Les Glycines était le nom écrit en fer forgé sur le portail de l’autre maison. Elle était située à l'entrée du village, de l’autre côté de la route principale qui court au fond de la vallée. Elle avait un air beaucoup moins mystérieux. On pouvait deviner qu’elle avait servi d’auberge, ou peut-être de résidence pour personnes âgées. D’auberge d’abord, dans les années 60 où les séjours à la montagne attiraient les touristes, puis de résidence pour les personnes âgées quand il avait été admis que seuls des vieillards pouvaient avoir envie de profiter du soleil d’hiver loin des pistes de ski. Elle était blanche, mais d’un blanc défraîchi, précédée d’un jardin laissé à l’abandon, avec encore, devant la façade, des tables et des fauteuils métalliques qui prenaient le soleil et la pluie sur un sol de gravier. On ne pouvait la voir que de loin car le jardin était fermé par des grilles. Et cette maison, à la différence de celle des fantômes, ne nous faisait pas rêver. Elle ne nous donnait aucune envie de l’habiter, ni même de passer la grille pour nous en approcher, non pas qu’elle nous fît peur, mais je crois que nous trouvions dans son aspect quelque chose de malsain. Le propriétaire de l’auberge avait voulu la transformer en résidence pour personnes âgées, mais là encore ses espoirs avaient été déçus, la clientèle était trop rare, le bâtiment était trop vaste, mal protégé des courants d'air, trop coûteux à entretenir, si bien qu’il avait dû mettre la clé sous la porte. Et comme il s'était endetté au-delà du raisonnable, il avait fini par se pendre. On avait fini par le trouver pendu dans les combles, une chaise en paille basculée sous ses pieds. Raison pour laquelle personne depuis lors n’avait voulu y habiter.
— Si ce n’est pas cela, me disait Louise, quand nos enfants couraient devant nous, qu’ils nous laissaient le loisir d’échanger trois paroles, tu veux me dire pourquoi, depuis le temps, personne n’a voulu l’acheter pour en faire quelque chose? Les gens d’ici doivent bien le savoir.” À quoi je ne savais que répondre.

Et cette nuit-là, quand j’ai rêvé, c'était des deux maisons. Et je rêvais encore quand l'idée m’est venue à l’esprit que le quintuple assassinat commis par Jean-François Heubert (ou le sextuple, si on comptait le chien) l’avait été à Colmars-les-Alpes et nulle part ailleurs. Je le savais, je l’avais su depuis les premières annonces, et comment avais-je pu l’oublier, et pourquoi?
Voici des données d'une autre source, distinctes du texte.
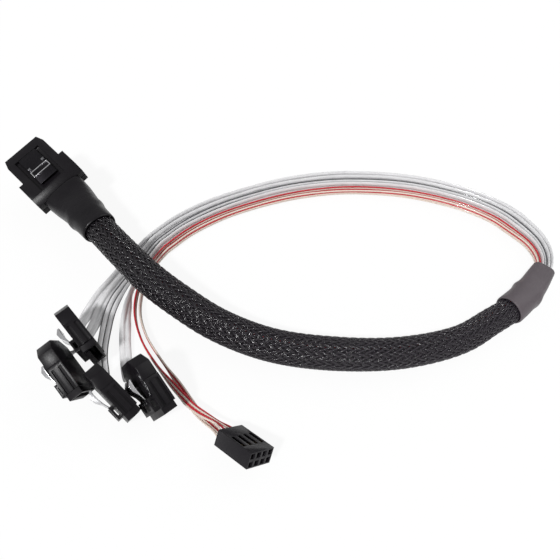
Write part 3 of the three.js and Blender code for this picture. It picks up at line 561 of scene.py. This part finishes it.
section, section_materials = leg_section()
leg_pieces = []
for slot, frames in enumerate(leg_frames):
    end = frames[-1]["distance"]
    rings = []
    for step in frames:
        fade = min(1, (end - step["distance"]) / STEADY_END)
        waver = sway(step["distance"], slot) * fade
        rings.append([beside(step, x + waver, y) for x, y in section])
    strip = Sweep()
    strip.add(rings, [step["distance"] for step in frames], section_materials)
    web_finish = DARK_EDGE if slot == 2 else CLEAR_WEB
    leg_pieces.append(strip.piece(f"leg_{slot + 1}_foil_strip", [REFLECTION_PAINTED_FOIL, web_finish]))
print("legs:", sum(len(piece.data.polygons) for piece in leg_pieces), "faces")

# %% [markdown]
# ## The sideband wires
# Each row is four thin insulated wires side by side. They keep together until just before the
# two-row connector and open out a little as they enter its rear. Most are pale, three are red.

# %% Make the two rows of wires
WIRE_RADIUS, WIRE_SIDES, END_PITCH, OPENING = 0.33, 8, 1.7, 6
STRAY_ACROSS, STRAY_UP, STRAY_PER_MM, WIRE_PHASE, ROW_PHASE = 0.3, 0.12, 0.03, 3.1, 5.7
UP_PHASE = Vector((0, 50, 0))
WIRE_COLOURS = [(1, 0, 1, 0), (1, 1, 0, 1)]


def wire_row(row, frames):
    end = frames[-1]["distance"]
    strands = Sweep()
    for number in range(4):
        rings = []
        for step in frames:
            left = (end - step["distance"]) / OPENING
            spread = max(0, 1 - left)
            spread = spread * spread * (3 - 2 * spread)
            loose = looseness(step["distance"], 20, 25) * min(1, left / 2)
            pitch = WIRE_ROW_WIDTH / 4 * (1 - spread) + END_PITCH * spread
            stray = Vector((step["distance"] * STRAY_PER_MM, number * WIRE_PHASE, row * ROW_PHASE))
            across = loose * STRAY_ACROSS * noise.noise(stray)
            height = (number - 1.5) * pitch + loose * STRAY_UP * noise.noise(stray + UP_PHASE)
            ring = []
            for s in range(WIRE_SIDES):
                angle = 2 * math.pi * s / WIRE_SIDES
                ring.append(beside(step, across + WIRE_RADIUS * math.cos(angle),
                                   height + WIRE_RADIUS * math.sin(angle)))
            rings.append(ring)
        colour = WIRE_COLOURS[row][number]
        strands.add(rings, [step["distance"] for step in frames], [colour] * WIRE_SIDES)
    return strands.piece(f"sideband_wires_row_{row + 1}", [RED_WIRE, PALE_WIRE])


wire_pieces = [wire_row(row, frames) for row, frames in enumerate(side_frames)]

# %% [markdown]
# ## The braid
# An expandable sleeve is woven from flat bundles of fine filament, half of them winding one way
# and half the other, each passing over two and under two. Real strands are modelled, because the
# small openings between them are what makes the sleeve sparkle: a bump on a tube would not.

# %% Make the braided sleeve
CARRIERS, CROSSING_MM, RINGS_PER_CROSSING = 24, 1.5, 2
STRAND_SHARE, STRAND_RISE, WEAVE_RISE, WEAVE_INSET = 0.35, 0.2, 0.17, 0.32
PLUG_SLEEVE, BREAKOUT_SLEEVE, TUCKED = 26.5, 25.5, 5.5
BRAID_FROM, BRAID_TO = PLUG_SLEEVE - TUCKED, TRUNK_LENGTH - (BREAKOUT_SLEEVE - TUCKED)


def trunk_at(distance):
    """The trunk's frame and half sizes at a distance from the plug, blended between steps."""
    low, high = 0, len(trunk) - 1
    while high - low > 1:
        middle = (low + high) // 2
        if trunk[middle]["distance"] <= distance:
            low = middle
        else:
            high = middle
    near, far = trunk[low], trunk[high]
    blend = (distance - near["distance"]) / (far["distance"] - near["distance"])
    mixed = {key: near[key].lerp(far[key], blend)
             for key in ("place", "side", "up", "half", "ahead")}
    mixed["distance"] = distance
    return mixed


def weave_height(strand, way, crossing):
    """1 where the strand is over at a crossing, -1 where it is under."""
    other = strand + crossing * way
    over = (strand + other) % 4 < 2
    return 1 if over == (way > 0) else -1


def braid():
    count = int((BRAID_TO - BRAID_FROM) / CROSSING_MM) * RINGS_PER_CROSSING
    steps = [trunk_at(BRAID_FROM + i * CROSSING_MM / RINGS_PER_CROSSING) for i in range(count + 1)]
    weave = Sweep()
    for way in (1, -1):
        for strand in range(CARRIERS):
            rings = []
            for i, step in enumerate(steps):
                crossing = i / RINGS_PER_CROSSING
                low = int(crossing)
                part = crossing - low
                height = ((1 - part) * weave_height(strand, way, low)
                          + part * weave_height(strand, way, low + 1))
                angle = 2 * math.pi * (strand + way * crossing / 2) / CARRIERS
                cosine, sine = math.cos(angle), math.sin(angle)
                a, b = step["half"].x - WEAVE_INSET, step["half"].y - WEAVE_INSET
                square = step["half"].z
                centre = beside(step, a * bulge(cosine, square), b * bulge(sine, square))
                outward = (step["side"] * cosine * b + step["up"] * sine * a).normalized()
                round_way = (step["up"] * cosine * b - step["side"] * sine * a) * way
                turn = math.pi / CARRIERS / CROSSING_MM
                spacing = 2 * math.pi / CARRIERS * round_way.length
                along = (step["ahead"] + round_way * turn).normalized()
                across = along.cross(outward) * way
                middle = centre + outward * height * WEAVE_RISE
                rise = outward * STRAND_RISE
                wide = across * STRAND_SHARE * spacing
                ring = [middle + wide, middle + rise, middle - wide, middle - rise]
                rings.append(ring if way < 0 else ring[::-1])
            weave.add(rings, [step["distance"] for step in steps], [0] * 4)
    return weave.piece("braided_sleeve_weave", [BRAID]), steps


def braid_finish():
    finish = Finish("braid_filament", IOR=1.55)
    along = finish.node("ShaderNodeSeparateXYZ", inputs={0: finish.place("UV")})
    # Painted sheen: the weave is painted lighter and greyer toward the breakout, by distance along
    # the cord, with a random mottle over it.
    painted_sheen_and_mottle = 0.75 / TRUNK_LENGTH * along + 0.25 * finish.clouds(500, 2)
    finish.drive("Base Color",
                 finish.blend(painted_sheen_and_mottle, (0.0035, 0.0028, 0.0042), (0.034, 0.028, 0.037)))
    finish.drive("Roughness", 0.13 + 0.16 * finish.clouds(1800, 2))
    filaments = finish.node("ShaderNodeTexWave", {"bands_direction": "Y"},
                            {"Vector": finish.place("UV"), "Scale": 3.2, "Distortion": 0.0})
    finish.bump(filaments, 0.06)
    return finish.material


BRAID = braid_finish()
braid_piece, braid_steps = braid()
print("braid:", len(braid_piece.data.polygons), "faces")

# %% [markdown]
# ## The two shrink sleeves
# A shrink sleeve is a soft wall that took the shape of what is under it: nearly square over the
# plug's tail, round over the braid, with a rolled rim at each end. A bump on its two sides, given
# by where it is along the sleeve, how long and how deep, shows where something lies beneath.

# %% Make the shrink sleeves
SHRINK_SIDES, SHRINK_WALL, SHRINK_GAP, RING_MM = 64, 0.6, 0.3, 0.6
DENT, DENTS_ROUND, DENTS_PER_MM = 0.12, 1.4, 0.16
ROLL_DEPTH, ROLL_LENGTH = 0.25, 0.8


def shrink_ring(step, grow, side_bump, phase):
    ring = []
    for s in range(SHRINK_SIDES):
        angle = 2 * math.pi * s / SHRINK_SIDES
        x = bulge(math.cos(angle), step["half"].z)
        y = bulge(math.sin(angle), step["half"].z)
        spot = Vector((x * DENTS_ROUND, y * DENTS_ROUND, step["distance"] * DENTS_PER_MM + phase))
        dent = DENT * noise.noise(spot)
        side = side_bump * math.cos(angle) ** 2
        wide, high = step["half"].x + grow + dent + side, step["half"].y + grow + dent
        ring.append(beside(step, wide * x, high * y))
    return ring


def shrink_sleeve(name, start, end, material, bumps, phase):
    count = int((end - start) / RING_MM)
    outer, inner, distances = [], [], []
    for i in range(count + 1):
        distance = start + (end - start) * i / count
        step = trunk_at(distance)
        rim = min(distance - start, end - distance)
        roll = ROLL_DEPTH * max(0, 1 - rim / ROLL_LENGTH) ** 2
        side_bump = sum(depth * math.exp(-((i / count - place) / length) ** 2)
                        for place, length, depth in bumps)
        outer.append(shrink_ring(step, SHRINK_GAP + SHRINK_WALL - roll, side_bump, phase))
        inner.append(shrink_ring(step, SHRINK_GAP, side_bump, phase))
        distances.append(distance)
    wall = Sweep()
    wall.add(outer + inner[::-1] + outer[:1], distances + distances[::-1] + distances[:1],
             [0] * SHRINK_SIDES, closed_ends=False)
    piece = wall.piece(name, [material])
    pick(piece)
    bpy.ops.object.mode_set(mode="EDIT")
    bpy.ops.mesh.select_all(action="SELECT")
    bpy.ops.mesh.remove_doubles(threshold=1e-7)
    bpy.ops.mesh.normals_make_consistent(inside=False)
    bpy.ops.object.mode_set(mode="OBJECT")
    return piece


plug_shrink = shrink_sleeve("plug_shrink_sleeve", 0.0, PLUG_SLEEVE,
                            PLUG_SHRINK, [(0.62, 0.07, 0.5)], 3.0)
breakout_shrink = shrink_sleeve("breakout_shrink_sleeve",
                                TRUNK_LENGTH - BREAKOUT_SLEEVE, TRUNK_LENGTH,
                                SHEEN_PAINTED_BREAKOUT_SHRINK, [(0.42, 0.07, 0.5)], 9.0)

# %% [markdown]
# ## Soft edges on the moulded pieces
# The frame's rigid pieces have the right shape with razor edges. No mould makes those: a copy of
# each is welded, cleaned and given a fine bevel, so that its edges catch a thin line of light.
# On the plug's latch, what stands above the leaf takes the bright steel: the hooks and the tab's
# rim.

# %% Bevel copies of the rigid pieces
def dressed(node, bevel_mm, material, body="cable"):
    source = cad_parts[node]
    piece = bpy.data.objects.new(f"{node}_moulded", source.data.copy())
    bpy.context.scene.collection.objects.link(piece)
    piece.data.materials.clear()
    piece.data.materials.append(material)
    pick(piece)
    bpy.ops.object.mode_set(mode="EDIT")
    bpy.ops.mesh.select_all(action="SELECT")
    bpy.ops.mesh.remove_doubles(threshold=1e-6)
    bpy.ops.mesh.dissolve_limited(angle_limit=math.radians(1))
    bpy.ops.object.mode_set(mode="OBJECT")
    if bevel_mm:
        bevel = piece.modifiers.new("edge", "BEVEL")
        bevel.width = bevel_mm * MM
        bevel.segments = 2
        bevel.limit_method = "ANGLE"
        bevel.angle_limit = math.radians(35)
        bevel.use_clamp_overlap = True
        bpy.ops.object.modifier_apply(modifier=bevel.name)
    bpy.ops.object.shade_smooth_by_angle(angle=math.radians(38))
    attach(piece, body)
    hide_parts(node)
    return piece


dressed("plug_upper_shell", 0.35, BLACK_PLASTIC)
dressed("plug_lower_shell", 0.35, BLACK_PLASTIC)
dressed("plug_wire_clamp", 0.15, BLACK_PLASTIC)
dressed("plug_paddle_card", 0.05, BOARD_GREEN)
plug_latch_piece = dressed("plug_latch", 0.06, DARK_STEEL, "plug_latch_leaf")
plug_latch_piece.data.materials.append(LATCH_STEEL)
BRIGHT_STEEL_ABOVE = 4.45
to_plug = plug_matrix.inverted()
for face in plug_latch_piece.data.polygons:
    height = (to_plug @ (face.center / MM - ORIGIN_SHIFT)).z
    face.material_index = int(height > BRIGHT_STEEL_ABOVE)
for number in (1, 2, 3, 4):
    parts = [
        dressed(f"drive_{number}_housing", 0.22, BLACK_PLASTIC),
        dressed(f"drive_{number}_backshell", 0.35, BLACK_PLASTIC),
        dressed(f"drive_{number}_contact_wafer", 0.08, WAFER_PLASTIC),
        dressed(f"drive_{number}_latch", 0.05, LATCH_STEEL,
                f"drive_{number}_latch_leaf"),
    ]
header_piece = dressed("sideband_housing", 0.08, HEADER_PLASTIC)
terminal_pieces = [dressed(f"sideband_terminal_{number}", 0.05, CONTACT_GOLD)
                   for number in range(1, 9)]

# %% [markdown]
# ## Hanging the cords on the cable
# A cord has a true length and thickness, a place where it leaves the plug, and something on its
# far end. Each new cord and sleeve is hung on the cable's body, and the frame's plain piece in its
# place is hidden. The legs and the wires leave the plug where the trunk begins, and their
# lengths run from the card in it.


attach(braid_piece, "cable")
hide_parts("braided_sleeve")
for piece, node in ((plug_shrink, "plug_heat_shrink"), (breakout_shrink, "breakout_heat_shrink")):
    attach(piece, "cable")
    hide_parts(node)
for slot, (piece, frames) in enumerate(zip(leg_pieces, leg_frames)):
    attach(piece, "cable")
    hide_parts(f"leg_{slot + 1}")
for row, (piece, frames) in enumerate(zip(wire_pieces, side_frames)):
    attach(piece, "cable")
    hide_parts(f"sideband_ribbon_{row + 1}")
    [header_piece] + terminal_pieces[4 * (1 - row):8 - 4 * row]

# %% [markdown]
# ## Floor and light
# The photograph is a cut-out on white with almost no shadow. A pale floor lies just under the
# cable. To the camera it is mostly plain white, and it keeps a little of the cable's shadow.

# %% Floor, lamps and sky
FLOOR_SIZE, FLOOR_DROP = 4.0, 0.0001
bpy.ops.object.select_all(action="DESELECT")
bpy.ops.mesh.primitive_plane_add(size=FLOOR_SIZE, location=(0, 0, -FLOOR_DROP))
floor = bpy.context.object
floor.name = "floor"
floor_finish = Finish("floor_white", Roughness=0.9)
floor_finish.shader.inputs["Base Color"].default_value = (0.9, 0.9, 0.9, 1)
glow = floor_finish.node("ShaderNodeEmission", inputs={"Color": (1, 1, 1, 1), "Strength": 1.0})
seen = floor_finish.node("ShaderNodeLightPath", output="Is Camera Ray")
mixed = floor_finish.node("ShaderNodeMixShader", inputs={
    0: seen * 0.9, 1: Wire(floor_finish, floor_finish.shader.outputs[0]), 2: glow})
floor_finish.tree.links.new(mixed.socket, floor_finish.tree.nodes["Material Output"].inputs[0])
floor.data.materials.append(floor_finish.material)


def sun(name, strength, soft_degrees, tilt, turn):
    data = bpy.data.lights.new(name, "SUN")
    data.energy = strength
    data.angle = math.radians(soft_degrees)
    lamp = bpy.data.objects.new(name, data)
    bpy.context.scene.collection.objects.link(lamp)
    lamp.rotation_euler = (math.radians(tilt), 0, math.radians(turn))


sun("key_lamp", 2.4, 7, 38, -30)
sun("fill_lamp", 0.6, 50, 50, 120)
world = bpy.data.worlds.new("studio")
bpy.context.scene.world = world
world.use_nodes = True
sky = world.node_tree
background = sky.nodes["Background"]
light_path = sky.nodes.new("ShaderNodeLightPath")
either = sky.nodes.new("ShaderNodeMath")
either.operation = "MAXIMUM"
sky.links.new(light_path.outputs["Is Camera Ray"], either.inputs[0])
sky.links.new(light_path.outputs["Is Transmission Ray"], either.inputs[1])
strength = sky.nodes.new("ShaderNodeMapRange")
strength.inputs["To Min"].default_value = 0.42
strength.inputs["To Max"].default_value = 1.0
sky.links.new(either.outputs[0], strength.inputs["Value"])
sky.links.new(strength.outputs[0], background.inputs["Strength"])
background.inputs["Color"].default_value = (1, 1, 1, 1)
Et aussitôt je me suis levé. Il était deux heures et demie du matin. Je me suis assis sur mon fauteuil de rotin, devant mon ordinateur, et j’ai allumé l'écran. Et il ne m’a pas fallu longtemps pour vérifier que oui, le drame avait bien eu lieu dans ce village perdu dans une vallée des Alpes où nous avions nos habitudes. Et comme si cela ne suffisait pas, il a fallu que je cherche et que je trouve une photo qui montrait la maison maudite où les cadavres avaient été découverts. Et là encore, le rêve ne m’avait pas trompé. C'était celle des Glycines.